Somehow this franchise has rolled on with a TV series whose protagonist is maybe the 10th most interesting character in the movie. Let’s just remember what a blast this original film was, a testament to the power of attractive young women who can sing, as well as a movie that made me laugh.

23. Bernie

It’s hard to pick Jack Black’s greatest performance, but this one merits serious consideration. He plays a gay Christian kept man who snaps and kills the old woman (Shirley MacLaine) who’s financially supporting him.
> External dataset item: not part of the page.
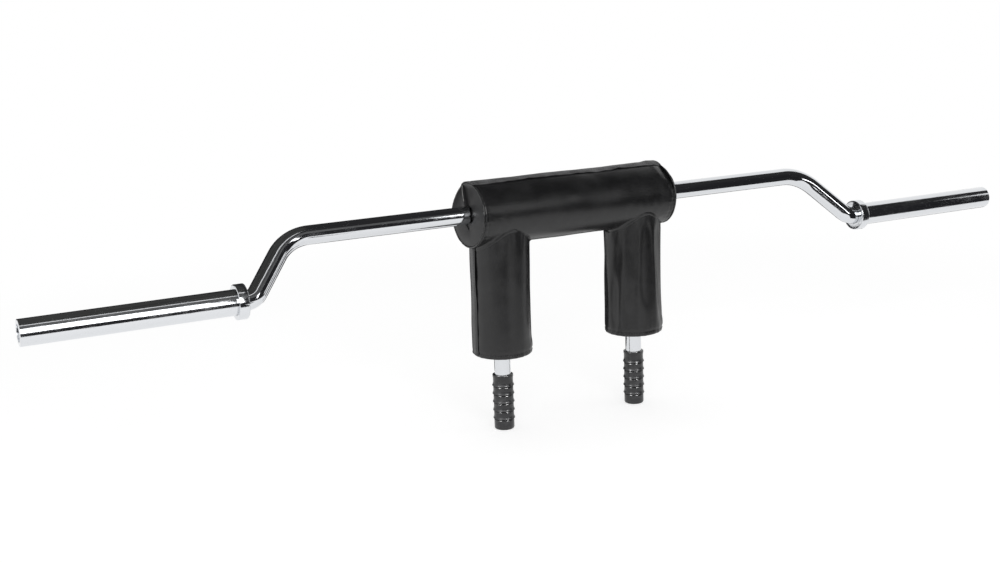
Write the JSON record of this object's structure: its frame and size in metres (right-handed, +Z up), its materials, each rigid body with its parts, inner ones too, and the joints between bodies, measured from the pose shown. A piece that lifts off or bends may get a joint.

Richard Linklater accompanies him with a look at small-town Texas: “I forgot the panhandle, but then, most people do.” Fun fact: The real-life Bernie Tiede went free on a clerical error by the prosecutor and lived on Linklater’s property for two years.

24. Killer Joe

The McConaissance began with this adaptation of Tracy Letts’ play, in which Matthew McConaughey is really scary as a Dallas homicide cop who moonlights as a killer for hire. Juno Temple is in this, too, but I don’t blame you if you only remember the depraved Joe forcing Gina Gershon to fellate a chicken drumstick.

25. Footnote

Joseph Cedar’s skills are everywhere in evidence as he unspools this Israeli academic comedy about a handsome youngish Talmudic scholar (Lior Ashkenazi) who wins the Israel Prize, only for his old, bitter, similarly named father (Shlomo Bar Aba) to be wrongly informed that he’s the winner. I still don’t know whether the younger man deliberately leaves clues for his father to learn what has actually happened.